The book begins almost whimsically as this small English village has just suffered a flooding of the river that runs through it at the beginning of June.   Ducks are swimming through the windows of a drawing room of the house belonging to the Willoweed family, "quacking their approval," while the maids laugh while chasing a "floating basket filled with eggs" and a child is gleefully  "floating a fleet of toy boats" in the dining room of a flooded house.  It isn't long, however,  until what seems to be cute and cozy makes a change into something darker and foreboding as the author describes the "sorrowful things under the blazing sun and blue sky," found in the flood's aftermath, including dead animals and 

"A passing pig squealing, its short legs madly beating the water and tearing at its throat, which was red and bleeding, "
thrashing about in the river as some men in a boat were trying to rescue it.  And then there's this:
"As the day went on the hens, locked in their black shed, became depressed and hungry and one by one they fell from their perches and committed suicide in the dank water below, leaving only the cocks alive. The sorrowful sitting hens, all broody, were in another dark, evil-smelling shed and they died too. They sat on their eggs in a black broody dream until they were covered with water." They squarked a little, but that was all. For a few moments just their red combs were visible above the water, and then they disappeared." 
It won't be until later that the significance of these scenes becomes apparent, but in this book the natural and human worlds mirror each other, and the reader starts to notice that like this mirroring, there are also dual meanings to be had here.  

Just briefly, because I don't want to spoil things,  while the story looks back on this summer and the inhabitants of this village  after the flood,  it takes us into the home of the Willoweeds, run by the family matriarch Grandmother Willoweed, on whom her son Ebin and his three children Emma, Hattie and Dennis are utterly dependent.   Ebin had returned to the family home after he'd been dismissed from his job at a newspaper; his wife had died while giving birth to their third child.  He feels himself to be "humiliated and a failure in everything he undertook," since it had been ten years since he'd earned any money from his writing -- he has a stack of "half-completed, mouse-nibbled manuscripts" just sitting in his room.   He's a neglectful parent, focusing mainly on himself and his bitterness, leaving the oldest daughter Emma to pick up the slack to provide the attention and needed security to her siblings.   Ebin is greatly "cowed" by his mother, who runs a most austere household in a tyrannical way, and Comyns' descriptions of her fall anywhere between bird and reptile, at one point revealing her as having a "forked tongue."  Comyns' use of animal attributes to describe the humans (and vice versa) here is not only inescapable but also compelling, almost as if the author is making the statement that it's often difficult to discern between the two.  It is only after the flooding subsides that something happens to cause a  series of "gruesome deaths" that "plagues the villagers,"  to the point where Ebin, whose self-interest knows no bounds,  notes in a newly-penned newspaper article, 
"The inhabitants of this remote village are asking each other 'Who will be smitten by this fatal madness next?"
This "fatal madness," it seems to me, describes not only the effects of the strange plague moving throughout the village, but also provides a rather chilling insight into  the darker aspects of human nature.  

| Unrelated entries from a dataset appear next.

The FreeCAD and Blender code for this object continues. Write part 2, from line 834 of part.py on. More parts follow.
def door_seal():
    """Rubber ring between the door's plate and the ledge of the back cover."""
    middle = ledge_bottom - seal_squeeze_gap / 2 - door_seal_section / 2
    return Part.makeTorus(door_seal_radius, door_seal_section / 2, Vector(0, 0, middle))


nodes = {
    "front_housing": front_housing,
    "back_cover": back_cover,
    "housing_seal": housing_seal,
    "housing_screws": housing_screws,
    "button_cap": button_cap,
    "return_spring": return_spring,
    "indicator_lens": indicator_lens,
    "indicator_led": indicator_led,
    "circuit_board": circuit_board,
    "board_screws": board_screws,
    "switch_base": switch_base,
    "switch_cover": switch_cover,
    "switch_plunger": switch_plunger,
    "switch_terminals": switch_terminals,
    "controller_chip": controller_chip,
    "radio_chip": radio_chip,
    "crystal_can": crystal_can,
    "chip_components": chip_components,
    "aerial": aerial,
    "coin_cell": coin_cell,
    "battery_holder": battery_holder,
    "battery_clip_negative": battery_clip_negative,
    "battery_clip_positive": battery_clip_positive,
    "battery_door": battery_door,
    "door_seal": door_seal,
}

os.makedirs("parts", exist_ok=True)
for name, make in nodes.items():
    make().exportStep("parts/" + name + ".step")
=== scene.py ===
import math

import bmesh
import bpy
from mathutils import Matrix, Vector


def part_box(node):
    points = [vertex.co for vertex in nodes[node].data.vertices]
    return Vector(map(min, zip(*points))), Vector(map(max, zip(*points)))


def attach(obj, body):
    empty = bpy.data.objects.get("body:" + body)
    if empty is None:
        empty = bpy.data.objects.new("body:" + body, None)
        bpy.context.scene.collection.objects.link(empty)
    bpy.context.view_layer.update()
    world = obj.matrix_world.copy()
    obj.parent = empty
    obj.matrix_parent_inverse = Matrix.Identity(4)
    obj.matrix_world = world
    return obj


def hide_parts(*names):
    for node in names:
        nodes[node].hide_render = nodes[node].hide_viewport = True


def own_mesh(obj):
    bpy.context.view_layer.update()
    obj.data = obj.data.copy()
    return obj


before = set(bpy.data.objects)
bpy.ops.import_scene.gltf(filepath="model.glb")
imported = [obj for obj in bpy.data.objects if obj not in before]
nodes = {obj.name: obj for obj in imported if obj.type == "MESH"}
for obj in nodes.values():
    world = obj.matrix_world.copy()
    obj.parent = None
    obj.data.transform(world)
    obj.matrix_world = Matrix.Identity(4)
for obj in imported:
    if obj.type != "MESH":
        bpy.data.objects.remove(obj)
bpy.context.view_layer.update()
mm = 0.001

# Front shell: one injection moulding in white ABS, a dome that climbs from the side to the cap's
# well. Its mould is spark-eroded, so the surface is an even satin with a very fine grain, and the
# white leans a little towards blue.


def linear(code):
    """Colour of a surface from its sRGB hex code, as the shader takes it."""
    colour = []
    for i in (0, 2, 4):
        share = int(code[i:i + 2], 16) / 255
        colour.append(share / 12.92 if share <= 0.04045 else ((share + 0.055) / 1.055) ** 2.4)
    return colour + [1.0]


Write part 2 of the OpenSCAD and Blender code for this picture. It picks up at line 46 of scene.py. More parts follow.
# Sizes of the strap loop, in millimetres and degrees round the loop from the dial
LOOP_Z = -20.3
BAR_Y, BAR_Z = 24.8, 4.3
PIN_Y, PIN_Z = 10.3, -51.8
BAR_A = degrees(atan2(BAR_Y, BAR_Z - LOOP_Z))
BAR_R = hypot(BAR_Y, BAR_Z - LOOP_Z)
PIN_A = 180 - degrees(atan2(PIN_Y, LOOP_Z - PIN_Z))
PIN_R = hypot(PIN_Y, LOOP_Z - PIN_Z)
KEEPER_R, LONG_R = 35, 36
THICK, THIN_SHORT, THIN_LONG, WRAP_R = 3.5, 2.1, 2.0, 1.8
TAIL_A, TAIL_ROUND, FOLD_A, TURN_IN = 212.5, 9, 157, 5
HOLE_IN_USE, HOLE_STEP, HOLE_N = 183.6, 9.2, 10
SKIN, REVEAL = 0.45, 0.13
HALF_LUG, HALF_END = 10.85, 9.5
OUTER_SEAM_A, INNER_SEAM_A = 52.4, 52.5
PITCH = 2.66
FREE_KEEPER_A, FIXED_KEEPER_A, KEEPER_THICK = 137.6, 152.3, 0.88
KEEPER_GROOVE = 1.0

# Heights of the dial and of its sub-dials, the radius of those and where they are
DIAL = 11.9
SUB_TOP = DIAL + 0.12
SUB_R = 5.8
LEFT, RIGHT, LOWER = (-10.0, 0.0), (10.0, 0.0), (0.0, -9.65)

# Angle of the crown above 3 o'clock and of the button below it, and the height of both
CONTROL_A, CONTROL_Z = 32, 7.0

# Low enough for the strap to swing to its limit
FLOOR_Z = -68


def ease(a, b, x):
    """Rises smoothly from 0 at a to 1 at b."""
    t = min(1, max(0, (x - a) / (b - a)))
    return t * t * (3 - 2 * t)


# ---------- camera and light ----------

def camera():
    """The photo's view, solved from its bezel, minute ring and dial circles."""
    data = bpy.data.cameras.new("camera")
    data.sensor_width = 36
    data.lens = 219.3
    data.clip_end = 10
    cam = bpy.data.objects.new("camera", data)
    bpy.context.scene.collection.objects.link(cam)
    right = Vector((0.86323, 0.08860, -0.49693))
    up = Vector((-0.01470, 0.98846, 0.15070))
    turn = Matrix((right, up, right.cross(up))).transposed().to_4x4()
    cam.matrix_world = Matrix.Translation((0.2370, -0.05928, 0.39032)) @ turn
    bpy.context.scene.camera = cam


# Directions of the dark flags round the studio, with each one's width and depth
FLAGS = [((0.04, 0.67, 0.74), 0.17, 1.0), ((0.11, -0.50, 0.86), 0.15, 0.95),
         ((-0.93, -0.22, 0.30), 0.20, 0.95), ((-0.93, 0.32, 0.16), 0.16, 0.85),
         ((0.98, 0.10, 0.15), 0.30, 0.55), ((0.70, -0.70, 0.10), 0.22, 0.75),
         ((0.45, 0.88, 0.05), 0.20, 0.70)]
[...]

 I know that sounds rather cryptic, but I don't want to spoil anything for anyone who may wish to read the novel.  Let me just say that you can't skim over any parts of this book because everything, no matter how minor it may seem, has meaning here.   This is a novel that mingles and mirrors both landscape and people, the natural world and the "civilized" world.  And while it's dark and at times disorienting, it's not all bleak -- while there are a number of people here who seem to thrive on their own self-interest and their own needs,  compassion and caring are to be found in this village as well. 

Barbara Comyns is a brilliant writer, at least based on what I've seen here and in her The Vet's Daughter, and it is a true shame that she is not more well known and her works underappreciated.  Seriously, you don't know what you're missing if you haven't read her books.  I can recommend this book with no hesitation.